— Work to complete —
Please return the full listing below without altering anything.
— Begin —
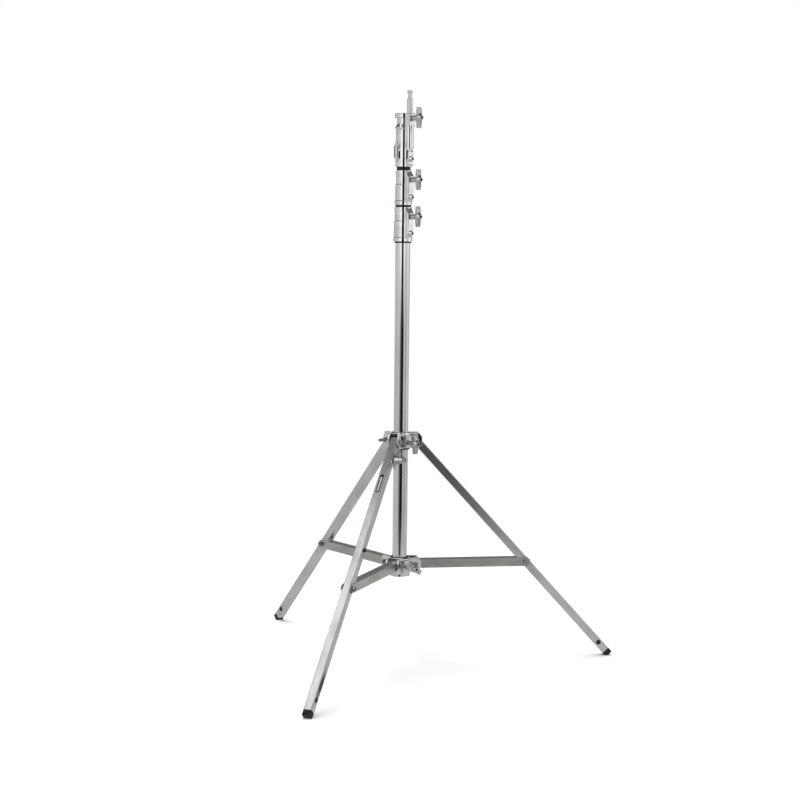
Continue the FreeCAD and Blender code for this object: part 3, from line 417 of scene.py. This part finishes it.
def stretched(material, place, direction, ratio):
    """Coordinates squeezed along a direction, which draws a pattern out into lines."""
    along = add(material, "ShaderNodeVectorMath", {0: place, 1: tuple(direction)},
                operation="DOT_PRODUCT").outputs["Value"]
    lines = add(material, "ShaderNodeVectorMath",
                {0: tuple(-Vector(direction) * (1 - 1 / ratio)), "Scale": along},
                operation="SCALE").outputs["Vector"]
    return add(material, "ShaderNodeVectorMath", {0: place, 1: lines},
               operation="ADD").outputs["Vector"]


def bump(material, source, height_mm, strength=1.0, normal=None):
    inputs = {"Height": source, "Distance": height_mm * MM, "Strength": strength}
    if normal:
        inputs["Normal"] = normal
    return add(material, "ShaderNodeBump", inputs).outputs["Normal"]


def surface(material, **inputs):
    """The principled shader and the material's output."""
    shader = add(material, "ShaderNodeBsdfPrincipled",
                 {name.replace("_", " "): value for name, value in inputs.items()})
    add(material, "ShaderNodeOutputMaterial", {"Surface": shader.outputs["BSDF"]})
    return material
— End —
— The solution —
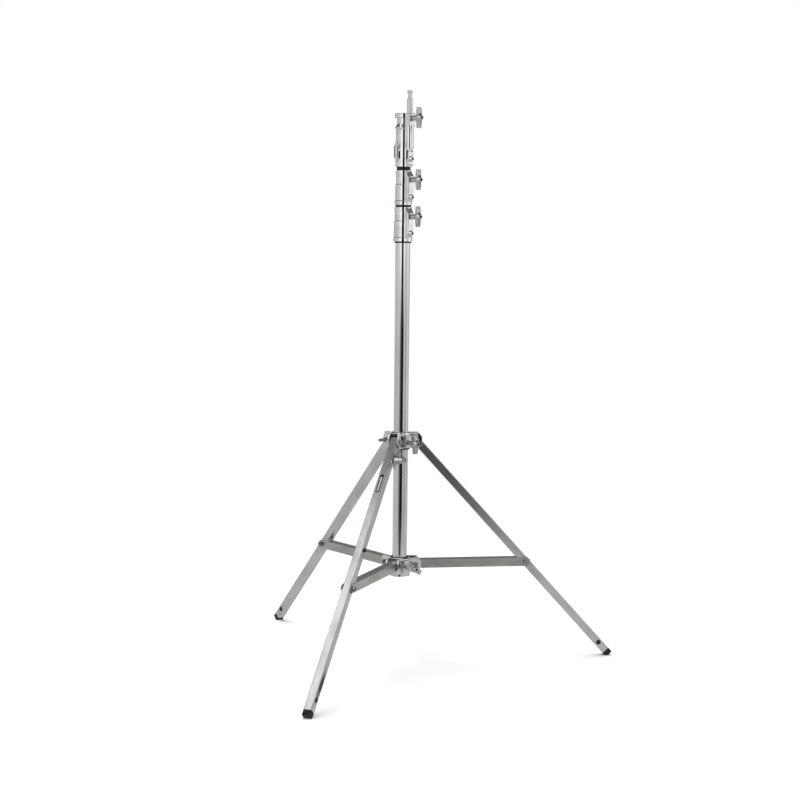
Continue the FreeCAD and Blender code for this object: part 3, from line 417 of scene.py. This part finishes it.
def stretched(material, place, direction, ratio):
    """Coordinates squeezed along a direction, which draws a pattern out into lines."""
    along = add(material, "ShaderNodeVectorMath", {0: place, 1: tuple(direction)},
                operation="DOT_PRODUCT").outputs["Value"]
    lines = add(material, "ShaderNodeVectorMath",
                {0: tuple(-Vector(direction) * (1 - 1 / ratio)), "Scale": along},
                operation="SCALE").outputs["Vector"]
    return add(material, "ShaderNodeVectorMath", {0: place, 1: lines},
               operation="ADD").outputs["Vector"]


def bump(material, source, height_mm, strength=1.0, normal=None):
    inputs = {"Height": source, "Distance": height_mm * MM, "Strength": strength}
    if normal:
        inputs["Normal"] = normal
    return add(material, "ShaderNodeBump", inputs).outputs["Normal"]


def surface(material, **inputs):
    """The principled shader and the material's output."""
    shader = add(material, "ShaderNodeBsdfPrincipled",
                 {name.replace("_", " "): value for name, value in inputs.items()})
    add(material, "ShaderNodeOutputMaterial", {"Surface": shader.outputs["BSDF"]})
    return material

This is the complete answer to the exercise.